**WHAT IS BEING ASKED:** In the listing that follows, locate the line containing "The OpenSCAD and" and the line containing "SLACK = 0.7". Retype exactly those two lines and every line between them, and nothing more.

■ ■ ■

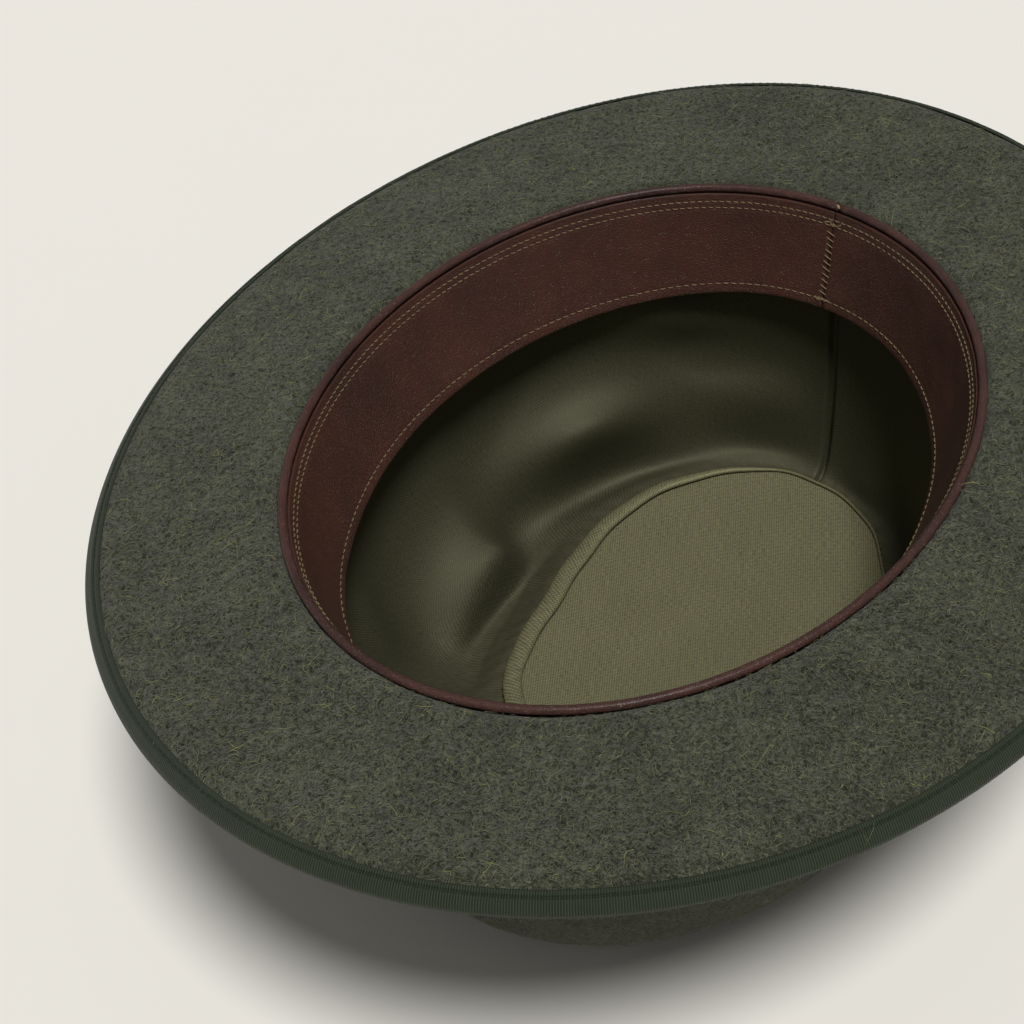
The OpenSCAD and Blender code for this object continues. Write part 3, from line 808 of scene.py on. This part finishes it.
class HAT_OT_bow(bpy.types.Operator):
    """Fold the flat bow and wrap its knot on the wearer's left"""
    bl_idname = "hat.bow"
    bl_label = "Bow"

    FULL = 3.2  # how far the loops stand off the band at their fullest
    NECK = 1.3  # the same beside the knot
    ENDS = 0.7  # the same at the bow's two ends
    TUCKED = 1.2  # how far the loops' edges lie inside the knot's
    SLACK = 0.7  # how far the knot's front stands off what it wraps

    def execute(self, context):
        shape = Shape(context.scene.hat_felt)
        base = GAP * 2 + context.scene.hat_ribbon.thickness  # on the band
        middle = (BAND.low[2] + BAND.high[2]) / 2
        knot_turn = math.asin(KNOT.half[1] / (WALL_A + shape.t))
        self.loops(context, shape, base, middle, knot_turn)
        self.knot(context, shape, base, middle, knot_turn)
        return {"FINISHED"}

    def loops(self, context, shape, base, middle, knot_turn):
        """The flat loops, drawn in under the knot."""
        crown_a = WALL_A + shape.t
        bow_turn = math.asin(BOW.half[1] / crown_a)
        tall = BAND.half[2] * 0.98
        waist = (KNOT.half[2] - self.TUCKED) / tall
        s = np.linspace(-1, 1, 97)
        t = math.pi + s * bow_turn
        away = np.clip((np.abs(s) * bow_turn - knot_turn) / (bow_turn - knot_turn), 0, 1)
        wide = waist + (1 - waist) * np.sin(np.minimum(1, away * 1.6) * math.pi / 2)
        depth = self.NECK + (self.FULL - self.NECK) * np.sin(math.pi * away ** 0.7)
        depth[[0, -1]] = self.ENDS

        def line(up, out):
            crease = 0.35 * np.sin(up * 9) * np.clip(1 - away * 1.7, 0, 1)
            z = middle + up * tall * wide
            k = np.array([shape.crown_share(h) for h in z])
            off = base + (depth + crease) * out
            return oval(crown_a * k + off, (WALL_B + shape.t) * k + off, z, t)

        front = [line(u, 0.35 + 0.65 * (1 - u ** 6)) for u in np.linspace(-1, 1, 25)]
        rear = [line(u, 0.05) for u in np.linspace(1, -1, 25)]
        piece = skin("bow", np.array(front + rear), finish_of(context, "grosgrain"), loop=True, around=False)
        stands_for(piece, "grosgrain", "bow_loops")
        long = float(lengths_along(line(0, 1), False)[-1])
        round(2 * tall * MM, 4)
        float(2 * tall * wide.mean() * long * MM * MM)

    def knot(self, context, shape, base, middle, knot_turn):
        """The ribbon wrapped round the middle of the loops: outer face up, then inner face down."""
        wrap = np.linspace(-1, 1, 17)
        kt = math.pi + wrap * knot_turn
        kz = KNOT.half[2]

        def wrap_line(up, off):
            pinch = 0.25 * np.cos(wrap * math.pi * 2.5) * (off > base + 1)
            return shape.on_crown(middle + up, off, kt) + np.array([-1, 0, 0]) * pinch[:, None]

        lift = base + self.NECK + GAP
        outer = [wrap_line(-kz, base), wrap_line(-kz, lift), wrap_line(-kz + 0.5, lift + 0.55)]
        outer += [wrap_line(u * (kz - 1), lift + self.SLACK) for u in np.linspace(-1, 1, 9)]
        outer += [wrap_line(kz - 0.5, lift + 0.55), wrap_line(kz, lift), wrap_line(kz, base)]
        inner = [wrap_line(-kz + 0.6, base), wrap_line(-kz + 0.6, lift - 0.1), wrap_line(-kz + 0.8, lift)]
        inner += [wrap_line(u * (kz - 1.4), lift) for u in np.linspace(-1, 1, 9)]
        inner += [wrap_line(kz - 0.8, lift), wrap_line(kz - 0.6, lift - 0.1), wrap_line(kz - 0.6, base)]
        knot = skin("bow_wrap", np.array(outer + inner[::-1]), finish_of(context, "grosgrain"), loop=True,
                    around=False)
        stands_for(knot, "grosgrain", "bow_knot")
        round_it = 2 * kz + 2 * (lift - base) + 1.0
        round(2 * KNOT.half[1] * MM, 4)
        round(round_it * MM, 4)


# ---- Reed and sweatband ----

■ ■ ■

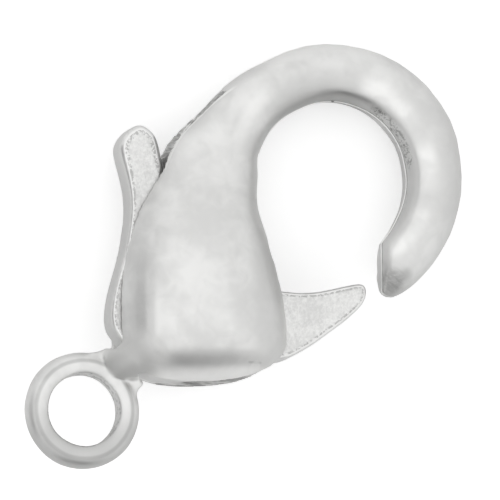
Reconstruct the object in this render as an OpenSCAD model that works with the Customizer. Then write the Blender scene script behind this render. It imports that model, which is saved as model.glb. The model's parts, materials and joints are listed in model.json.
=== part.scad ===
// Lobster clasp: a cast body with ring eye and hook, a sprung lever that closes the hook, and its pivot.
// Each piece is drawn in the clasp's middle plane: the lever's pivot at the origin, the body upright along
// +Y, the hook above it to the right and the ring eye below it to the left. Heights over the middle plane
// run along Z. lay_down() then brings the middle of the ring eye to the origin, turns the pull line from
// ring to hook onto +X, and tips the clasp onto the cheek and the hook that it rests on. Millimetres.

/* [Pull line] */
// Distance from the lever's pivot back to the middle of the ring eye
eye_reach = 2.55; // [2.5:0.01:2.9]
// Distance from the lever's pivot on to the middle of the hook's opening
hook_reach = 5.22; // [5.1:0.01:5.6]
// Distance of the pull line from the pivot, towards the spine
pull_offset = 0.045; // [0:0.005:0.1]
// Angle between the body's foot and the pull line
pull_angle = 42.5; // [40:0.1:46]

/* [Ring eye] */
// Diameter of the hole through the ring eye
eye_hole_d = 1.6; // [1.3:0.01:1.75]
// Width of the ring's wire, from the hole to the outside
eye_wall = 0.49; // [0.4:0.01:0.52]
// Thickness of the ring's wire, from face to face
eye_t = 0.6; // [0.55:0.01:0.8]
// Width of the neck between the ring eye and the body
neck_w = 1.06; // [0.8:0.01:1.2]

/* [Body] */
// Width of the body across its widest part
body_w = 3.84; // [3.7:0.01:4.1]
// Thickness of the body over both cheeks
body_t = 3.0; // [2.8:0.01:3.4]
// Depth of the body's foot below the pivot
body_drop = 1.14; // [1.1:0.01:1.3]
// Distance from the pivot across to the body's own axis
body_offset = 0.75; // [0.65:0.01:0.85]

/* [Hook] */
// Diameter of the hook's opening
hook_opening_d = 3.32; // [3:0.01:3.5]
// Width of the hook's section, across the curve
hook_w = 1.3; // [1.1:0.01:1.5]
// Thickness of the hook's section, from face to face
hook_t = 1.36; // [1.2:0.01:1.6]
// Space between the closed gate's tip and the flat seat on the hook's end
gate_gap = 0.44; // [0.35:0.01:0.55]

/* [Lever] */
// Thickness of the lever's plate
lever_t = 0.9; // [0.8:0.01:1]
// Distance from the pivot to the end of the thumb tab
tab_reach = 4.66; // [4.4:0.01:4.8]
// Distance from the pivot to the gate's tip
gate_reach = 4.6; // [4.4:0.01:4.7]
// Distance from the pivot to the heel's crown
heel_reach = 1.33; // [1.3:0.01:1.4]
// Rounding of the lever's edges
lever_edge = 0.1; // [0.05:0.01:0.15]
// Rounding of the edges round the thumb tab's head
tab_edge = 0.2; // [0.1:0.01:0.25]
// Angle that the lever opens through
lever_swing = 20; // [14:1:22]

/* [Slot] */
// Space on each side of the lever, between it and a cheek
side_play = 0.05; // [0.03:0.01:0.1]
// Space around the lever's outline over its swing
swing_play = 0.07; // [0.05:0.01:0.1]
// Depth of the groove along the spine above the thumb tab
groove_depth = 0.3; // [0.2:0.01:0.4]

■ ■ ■

**EXERCISE ANSWER:**
The OpenSCAD and Blender code for this object continues. Write part 3, from line 808 of scene.py on. This part finishes it.
class HAT_OT_bow(bpy.types.Operator):
    """Fold the flat bow and wrap its knot on the wearer's left"""
    bl_idname = "hat.bow"
    bl_label = "Bow"

    FULL = 3.2  # how far the loops stand off the band at their fullest
    NECK = 1.3  # the same beside the knot
    ENDS = 0.7  # the same at the bow's two ends
    TUCKED = 1.2  # how far the loops' edges lie inside the knot's
    SLACK = 0.7  # how far the knot's front stands off what it wraps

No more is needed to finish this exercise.